## Data shown
◇ ◇ ◇ ◇ ◇ ◇ ◇
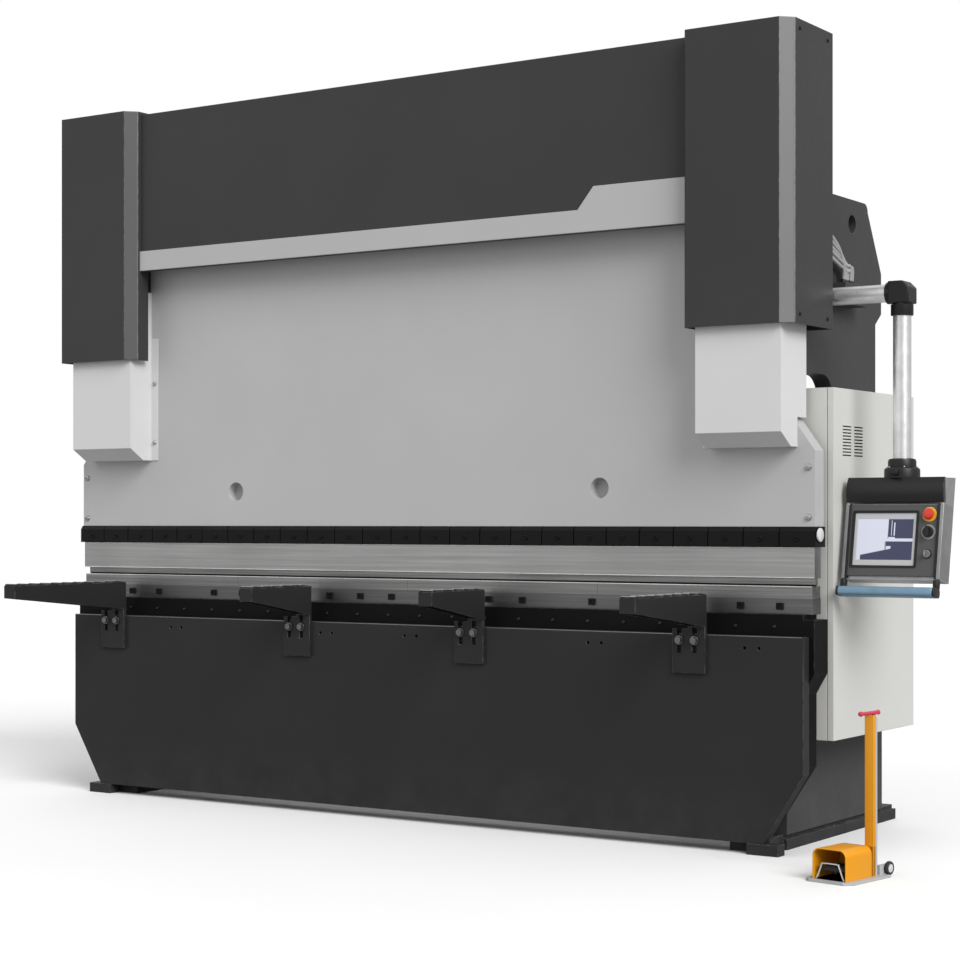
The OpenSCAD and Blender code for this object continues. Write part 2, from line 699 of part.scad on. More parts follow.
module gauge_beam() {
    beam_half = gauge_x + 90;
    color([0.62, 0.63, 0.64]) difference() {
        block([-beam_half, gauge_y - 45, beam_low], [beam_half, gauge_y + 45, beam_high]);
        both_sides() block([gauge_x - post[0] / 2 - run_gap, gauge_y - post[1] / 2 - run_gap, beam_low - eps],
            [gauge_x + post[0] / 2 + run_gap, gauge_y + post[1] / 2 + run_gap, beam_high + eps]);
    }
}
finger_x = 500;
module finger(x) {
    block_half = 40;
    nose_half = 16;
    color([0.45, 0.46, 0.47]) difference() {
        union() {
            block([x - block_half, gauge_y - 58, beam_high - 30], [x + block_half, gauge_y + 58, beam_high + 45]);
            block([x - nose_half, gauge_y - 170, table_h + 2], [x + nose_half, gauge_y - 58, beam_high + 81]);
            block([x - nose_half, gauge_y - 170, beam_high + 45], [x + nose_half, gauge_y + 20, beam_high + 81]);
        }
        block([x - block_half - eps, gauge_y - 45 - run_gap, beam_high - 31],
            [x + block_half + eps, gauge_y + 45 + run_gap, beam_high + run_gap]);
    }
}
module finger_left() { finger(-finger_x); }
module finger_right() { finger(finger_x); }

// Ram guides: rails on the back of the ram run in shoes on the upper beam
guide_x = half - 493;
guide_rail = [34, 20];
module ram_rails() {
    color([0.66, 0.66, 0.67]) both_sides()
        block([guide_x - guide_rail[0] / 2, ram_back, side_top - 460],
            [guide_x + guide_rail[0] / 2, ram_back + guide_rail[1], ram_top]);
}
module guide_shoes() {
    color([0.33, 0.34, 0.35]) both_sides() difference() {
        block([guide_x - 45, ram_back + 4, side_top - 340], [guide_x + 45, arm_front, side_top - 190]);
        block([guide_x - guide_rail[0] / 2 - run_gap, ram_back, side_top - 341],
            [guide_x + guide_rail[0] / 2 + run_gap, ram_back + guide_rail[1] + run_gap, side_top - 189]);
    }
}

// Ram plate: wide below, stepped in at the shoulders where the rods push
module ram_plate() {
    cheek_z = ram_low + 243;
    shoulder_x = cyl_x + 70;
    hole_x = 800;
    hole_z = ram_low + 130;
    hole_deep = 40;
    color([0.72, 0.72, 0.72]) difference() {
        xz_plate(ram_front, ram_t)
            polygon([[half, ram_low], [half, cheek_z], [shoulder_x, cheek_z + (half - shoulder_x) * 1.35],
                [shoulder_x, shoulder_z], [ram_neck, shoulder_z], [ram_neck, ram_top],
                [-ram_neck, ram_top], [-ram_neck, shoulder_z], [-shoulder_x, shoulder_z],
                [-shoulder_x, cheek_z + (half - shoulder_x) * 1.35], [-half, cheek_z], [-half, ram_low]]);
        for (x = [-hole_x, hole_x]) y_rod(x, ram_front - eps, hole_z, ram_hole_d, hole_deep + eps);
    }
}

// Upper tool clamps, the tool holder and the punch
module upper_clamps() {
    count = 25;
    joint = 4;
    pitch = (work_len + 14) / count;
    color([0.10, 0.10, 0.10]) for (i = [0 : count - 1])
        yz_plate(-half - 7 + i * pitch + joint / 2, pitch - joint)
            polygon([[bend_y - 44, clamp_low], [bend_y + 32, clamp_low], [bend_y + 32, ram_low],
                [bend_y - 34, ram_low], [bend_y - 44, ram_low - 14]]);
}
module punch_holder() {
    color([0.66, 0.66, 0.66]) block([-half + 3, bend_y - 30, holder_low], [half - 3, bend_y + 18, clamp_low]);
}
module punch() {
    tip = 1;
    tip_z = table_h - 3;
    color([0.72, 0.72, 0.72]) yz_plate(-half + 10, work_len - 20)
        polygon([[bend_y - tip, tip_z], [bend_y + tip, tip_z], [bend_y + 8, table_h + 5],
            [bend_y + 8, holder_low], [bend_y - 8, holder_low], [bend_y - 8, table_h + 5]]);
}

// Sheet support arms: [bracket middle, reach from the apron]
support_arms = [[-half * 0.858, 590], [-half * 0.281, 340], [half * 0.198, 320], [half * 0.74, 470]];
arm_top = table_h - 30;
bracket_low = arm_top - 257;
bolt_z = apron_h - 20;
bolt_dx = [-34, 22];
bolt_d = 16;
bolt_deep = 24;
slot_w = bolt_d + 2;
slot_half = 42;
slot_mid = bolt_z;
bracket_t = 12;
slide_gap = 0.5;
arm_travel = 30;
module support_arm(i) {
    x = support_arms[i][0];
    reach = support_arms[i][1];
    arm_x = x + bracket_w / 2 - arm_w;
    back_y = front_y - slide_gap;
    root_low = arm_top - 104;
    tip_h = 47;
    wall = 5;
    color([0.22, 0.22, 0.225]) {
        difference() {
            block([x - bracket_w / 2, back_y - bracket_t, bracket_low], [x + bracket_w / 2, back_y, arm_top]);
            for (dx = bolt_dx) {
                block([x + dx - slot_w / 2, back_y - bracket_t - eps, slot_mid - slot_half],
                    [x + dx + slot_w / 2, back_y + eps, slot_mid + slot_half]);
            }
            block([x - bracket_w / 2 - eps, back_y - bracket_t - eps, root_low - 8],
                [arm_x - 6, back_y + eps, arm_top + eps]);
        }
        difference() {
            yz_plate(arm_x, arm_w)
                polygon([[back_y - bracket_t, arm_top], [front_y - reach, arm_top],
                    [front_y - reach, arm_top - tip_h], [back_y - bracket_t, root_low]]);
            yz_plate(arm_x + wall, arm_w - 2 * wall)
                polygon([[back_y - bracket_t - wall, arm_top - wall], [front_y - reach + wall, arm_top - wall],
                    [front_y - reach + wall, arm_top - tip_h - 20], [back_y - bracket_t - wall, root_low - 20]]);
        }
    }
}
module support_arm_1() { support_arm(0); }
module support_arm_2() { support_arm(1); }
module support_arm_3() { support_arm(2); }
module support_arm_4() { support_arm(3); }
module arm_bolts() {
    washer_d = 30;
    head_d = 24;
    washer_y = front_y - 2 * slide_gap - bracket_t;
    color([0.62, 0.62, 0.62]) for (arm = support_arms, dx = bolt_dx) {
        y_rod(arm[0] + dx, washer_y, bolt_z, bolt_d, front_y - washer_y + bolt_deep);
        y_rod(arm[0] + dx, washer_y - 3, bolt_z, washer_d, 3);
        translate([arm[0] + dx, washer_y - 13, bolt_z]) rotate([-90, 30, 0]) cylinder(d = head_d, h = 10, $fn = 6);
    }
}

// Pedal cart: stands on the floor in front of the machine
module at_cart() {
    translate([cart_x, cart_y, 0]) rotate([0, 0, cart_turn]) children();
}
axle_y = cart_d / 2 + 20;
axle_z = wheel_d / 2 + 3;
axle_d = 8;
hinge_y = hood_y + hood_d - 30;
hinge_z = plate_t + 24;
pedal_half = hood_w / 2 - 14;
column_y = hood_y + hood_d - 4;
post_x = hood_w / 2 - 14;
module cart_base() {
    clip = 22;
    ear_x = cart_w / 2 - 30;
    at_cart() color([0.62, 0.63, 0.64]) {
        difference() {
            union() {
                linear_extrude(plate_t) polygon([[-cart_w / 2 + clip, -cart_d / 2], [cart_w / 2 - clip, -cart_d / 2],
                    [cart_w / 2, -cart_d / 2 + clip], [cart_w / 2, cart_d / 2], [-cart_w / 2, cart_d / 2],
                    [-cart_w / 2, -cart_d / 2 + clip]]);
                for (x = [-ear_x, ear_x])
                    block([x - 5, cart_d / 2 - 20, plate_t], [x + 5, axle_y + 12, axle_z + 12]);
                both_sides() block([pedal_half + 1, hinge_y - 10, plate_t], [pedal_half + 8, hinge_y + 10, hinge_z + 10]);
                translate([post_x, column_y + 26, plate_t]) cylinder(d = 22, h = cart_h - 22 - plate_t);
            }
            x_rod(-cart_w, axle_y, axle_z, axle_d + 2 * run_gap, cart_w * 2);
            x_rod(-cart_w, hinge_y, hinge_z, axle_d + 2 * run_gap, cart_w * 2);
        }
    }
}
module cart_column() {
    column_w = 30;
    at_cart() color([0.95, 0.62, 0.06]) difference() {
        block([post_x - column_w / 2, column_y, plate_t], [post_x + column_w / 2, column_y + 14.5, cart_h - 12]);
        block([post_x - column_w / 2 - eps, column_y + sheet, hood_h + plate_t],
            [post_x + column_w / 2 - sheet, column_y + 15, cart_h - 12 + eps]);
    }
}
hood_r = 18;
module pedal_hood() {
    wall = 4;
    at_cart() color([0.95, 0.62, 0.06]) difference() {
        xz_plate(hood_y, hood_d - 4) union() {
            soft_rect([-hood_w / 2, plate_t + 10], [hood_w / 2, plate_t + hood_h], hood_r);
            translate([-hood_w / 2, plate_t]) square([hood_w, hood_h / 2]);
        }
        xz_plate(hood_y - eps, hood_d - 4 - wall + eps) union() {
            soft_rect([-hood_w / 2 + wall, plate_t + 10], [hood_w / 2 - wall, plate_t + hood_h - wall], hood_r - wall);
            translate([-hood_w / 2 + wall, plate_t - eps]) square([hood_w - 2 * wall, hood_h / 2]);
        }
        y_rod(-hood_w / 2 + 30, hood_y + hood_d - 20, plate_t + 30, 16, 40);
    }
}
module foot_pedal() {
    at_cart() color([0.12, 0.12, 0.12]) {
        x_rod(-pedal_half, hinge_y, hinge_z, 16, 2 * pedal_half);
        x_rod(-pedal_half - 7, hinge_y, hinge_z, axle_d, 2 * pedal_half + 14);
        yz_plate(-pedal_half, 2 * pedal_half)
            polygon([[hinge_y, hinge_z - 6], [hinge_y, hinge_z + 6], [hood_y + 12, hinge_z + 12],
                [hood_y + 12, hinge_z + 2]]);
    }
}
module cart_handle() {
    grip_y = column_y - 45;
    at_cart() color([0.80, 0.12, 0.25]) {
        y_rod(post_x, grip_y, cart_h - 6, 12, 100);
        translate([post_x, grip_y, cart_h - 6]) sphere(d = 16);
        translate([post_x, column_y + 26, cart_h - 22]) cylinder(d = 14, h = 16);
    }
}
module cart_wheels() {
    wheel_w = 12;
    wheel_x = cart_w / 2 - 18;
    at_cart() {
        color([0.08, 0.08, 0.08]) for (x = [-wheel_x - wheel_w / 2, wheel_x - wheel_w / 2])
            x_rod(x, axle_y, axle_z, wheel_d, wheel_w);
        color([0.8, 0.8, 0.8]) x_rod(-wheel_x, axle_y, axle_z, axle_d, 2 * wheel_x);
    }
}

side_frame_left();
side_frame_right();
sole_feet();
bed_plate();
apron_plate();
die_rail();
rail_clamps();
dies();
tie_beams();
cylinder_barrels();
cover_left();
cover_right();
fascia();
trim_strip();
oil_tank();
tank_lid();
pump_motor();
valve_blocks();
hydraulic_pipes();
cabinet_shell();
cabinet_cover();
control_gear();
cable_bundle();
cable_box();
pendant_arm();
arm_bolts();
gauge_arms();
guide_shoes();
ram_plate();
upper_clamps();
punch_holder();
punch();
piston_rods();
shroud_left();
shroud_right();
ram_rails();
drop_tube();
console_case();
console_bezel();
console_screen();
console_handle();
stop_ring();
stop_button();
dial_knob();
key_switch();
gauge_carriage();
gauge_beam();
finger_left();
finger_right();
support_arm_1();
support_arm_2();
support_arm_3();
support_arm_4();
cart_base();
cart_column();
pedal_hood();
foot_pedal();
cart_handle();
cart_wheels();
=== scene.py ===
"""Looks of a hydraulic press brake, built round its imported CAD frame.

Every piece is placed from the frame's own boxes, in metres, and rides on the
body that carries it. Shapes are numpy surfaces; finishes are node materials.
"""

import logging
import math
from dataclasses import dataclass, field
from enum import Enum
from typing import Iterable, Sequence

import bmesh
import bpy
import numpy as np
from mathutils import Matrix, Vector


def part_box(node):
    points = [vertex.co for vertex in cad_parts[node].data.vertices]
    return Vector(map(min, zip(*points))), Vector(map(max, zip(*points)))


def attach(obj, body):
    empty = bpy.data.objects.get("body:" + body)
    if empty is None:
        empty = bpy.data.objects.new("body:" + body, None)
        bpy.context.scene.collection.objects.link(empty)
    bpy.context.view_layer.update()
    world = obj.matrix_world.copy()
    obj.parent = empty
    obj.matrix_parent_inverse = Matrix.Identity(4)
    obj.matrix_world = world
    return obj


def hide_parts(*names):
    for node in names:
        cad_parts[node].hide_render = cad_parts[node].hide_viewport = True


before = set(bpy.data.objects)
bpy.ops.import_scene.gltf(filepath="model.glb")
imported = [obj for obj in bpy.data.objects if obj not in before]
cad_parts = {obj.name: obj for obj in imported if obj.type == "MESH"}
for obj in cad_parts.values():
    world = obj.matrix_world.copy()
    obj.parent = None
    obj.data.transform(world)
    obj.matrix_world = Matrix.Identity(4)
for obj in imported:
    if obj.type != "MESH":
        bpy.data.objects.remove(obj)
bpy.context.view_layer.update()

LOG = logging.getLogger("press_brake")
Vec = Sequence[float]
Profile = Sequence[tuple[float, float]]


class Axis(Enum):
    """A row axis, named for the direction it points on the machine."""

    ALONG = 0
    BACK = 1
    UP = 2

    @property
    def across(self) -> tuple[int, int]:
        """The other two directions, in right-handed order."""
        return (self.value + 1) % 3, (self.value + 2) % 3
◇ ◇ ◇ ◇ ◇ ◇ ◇
## Task instructions
Go through the material above and output exactly the lines from the one containing "side_frame_left();" through the one containing "if empty is".

## Exercise result
side_frame_left();
side_frame_right();
sole_feet();
bed_plate();
apron_plate();
die_rail();
rail_clamps();
dies();
tie_beams();
cylinder_barrels();
cover_left();
cover_right();
fascia();
trim_strip();
oil_tank();
tank_lid();
pump_motor();
valve_blocks();
hydraulic_pipes();
cabinet_shell();
cabinet_cover();
control_gear();
cable_bundle();
cable_box();
pendant_arm();
arm_bolts();
gauge_arms();
guide_shoes();
ram_plate();
upper_clamps();
punch_holder();
punch();
piston_rods();
shroud_left();
shroud_right();
ram_rails();
drop_tube();
console_case();
console_bezel();
console_screen();
console_handle();
stop_ring();
stop_button();
dial_knob();
key_switch();
gauge_carriage();
gauge_beam();
finger_left();
finger_right();
support_arm_1();
support_arm_2();
support_arm_3();
support_arm_4();
cart_base();
cart_column();
pedal_hood();
foot_pedal();
cart_handle();
cart_wheels();
=== scene.py ===
"""Looks of a hydraulic press brake, built round its imported CAD frame.

Every piece is placed from the frame's own boxes, in metres, and rides on the
body that carries it. Shapes are numpy surfaces; finishes are node materials.
"""

import logging
import math
from dataclasses import dataclass, field
from enum import Enum
from typing import Iterable, Sequence

import bmesh
import bpy
import numpy as np
from mathutils import Matrix, Vector


def part_box(node):
    points = [vertex.co for vertex in cad_parts[node].data.vertices]
    return Vector(map(min, zip(*points))), Vector(map(max, zip(*points)))


def attach(obj, body):
    empty = bpy.data.objects.get("body:" + body)
    if empty is None:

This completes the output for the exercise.